Despite his belief that the Oslo process is fatally flawed, Netanyahu has to walk a fine line. Domestic and international forces compel him to give the process a chance to succeed, however slim he believes that chance to be, while minimizing the threat to Israel's security. The peace process is widely supported by the Europeans, Asians, many Israelis and, most important, the Clinton Administration. Israeli rejection of the peace process would not only ostracize Israel in historically unprecedented terms, but would greatly inhibit Israel's ability to influence events in the region. The erosion of U.S. support for Israel would place the country in a perilous position.
Those who view the recent accords as progress fail to remember that the peace process was designed to be incremental in nature. Each step was designed to be a confidence building measure designed to test the sincerity of both sides. Consequently, the interim accords were designed to be building blocks of peace. Each incremental step was suppose to increase the level of trust between the two sides. It was believed that only through such a process could the seemingly intractable issues of Jerusalem and "return of refugees" be resolved. Five years after Oslo, the level of acrimony and mistrust is the deepest it has been since the process began.

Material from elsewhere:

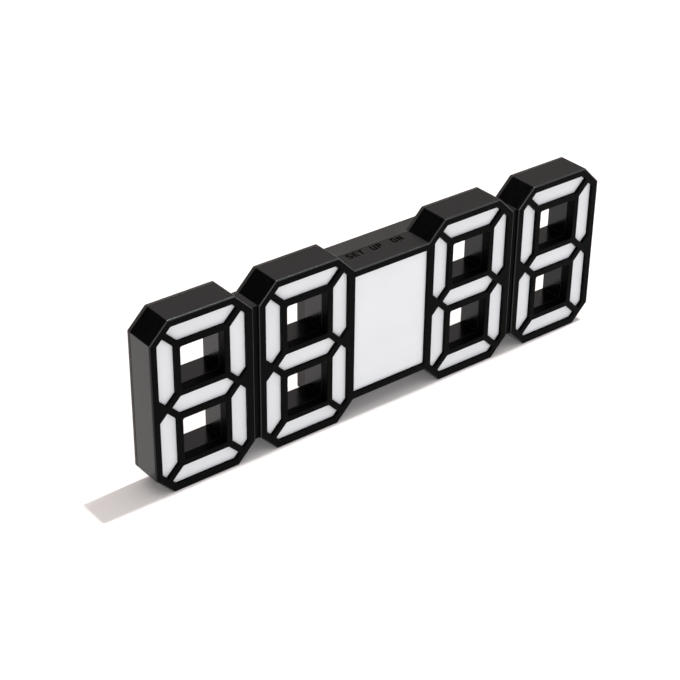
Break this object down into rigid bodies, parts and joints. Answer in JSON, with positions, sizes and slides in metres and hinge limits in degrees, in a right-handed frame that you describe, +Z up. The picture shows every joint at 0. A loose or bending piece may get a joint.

While supporters of the peace process claim that this deterioration began with the election of Benjamin Netanyahu, it's demise actually occurred much earlier. The collapse of the peace process began in October 1993, when Arafat refused to condemn the murder of two Israeli hikers in Wadi Kelt. It's demise accelerated throughout the last five years as Arafat repeatedly failed to fulfill any of the conditions he agreed to under Oslo. In perhaps the ultimate irony, the Rabin/Peres government shares much of the blame for the collapse of the peace process. The former Israeli government disenfranchised it's Jewish citizens from the process by failing to hold Arafat and the Palestinian Authority accountable in fulfilling its obligations. It is important to remember that well over 60 percent of Israelis favor the peace process. Consequently, the May 1996 elections was not a rejection of Oslo, rather it was a rejection of the way the former government was implementing the Accords.
The Rabin/Peres government accelerated the failure of Oslo by accepting the absurd premise that it should facilitate the peace process in response to terror attacks against Israel. For the peace process to succeed, it was incumbent upon supporters of the peace process to insure that Arafat adhered to both the letter and spirit of the agreements. By becoming apologists for Arafat, and allowing him to openly flaunt his commitments with impunity, supporters of the peace process created an untenable situation, thereby allowing Arafat to play a game of doublespeak in which he spoke of peace in English and Jihad in Arabic.
Notwithstanding its flaws, the Wye agreement reflected this change in perspective. However, the Neatnyahu government must be careful. As this new agreement is implemented, it would be a mistake for the Netanyahu government to rely on CIA oversight as a reliable factor in determining Palestinian fulfillment of its latest commitments. For the last two decades the U.S. military and intelligence apparatus has become increasingly politicized. There should be little doubt that the agents assigned to monitor Palestinian compliance will be hard pressed to submit reports in congruence with the Clinton Administration's objectives. Indeed, even should the agents in the field maintain their professional integrity, their official reports will be modified by political bureaucrats within the organization. Moreover, Netanyahu should not forget that since the beginning of Oslo, the Clinton administration has been telling congress that the Palestinian Authority has been fulfilling its obligations under Oslo. Given these two factors, the deployment of CIA officials to monitor Palestinian compliance can hardly be viewed as a positive factor.
The prospects for peace are bleak. The acrimony between Israel and the Palestinians has never been deeper. Arafat's threat to break yet another component of the Oslo Accords, and announce an independent Palestinian state, provides Israel with little incentive to concede more territory. Should the Palestinians carry out their threat and announce the creation of a state, then the Israelis would be well served to immediately close its borders and declare the introduction of any foreign troops on the nascent Palestinian state a casus belli. Given its international support, declaration of a Palestinian state appears to be a foregone conclusion. However, by remaining engaged in the process, Netanyahu not only maintains a modicum of leverage but can assure that should hostilities occur Israel will have maintained its strategic and tactical dominance.
Major Shawn M. Pine is a former US military strategic intelligence officer and is currently a research student in international relations at The Hebrew University in Jerusalem. Pine recently joined the Freeman Center For Strategic Studies as a Research Associate.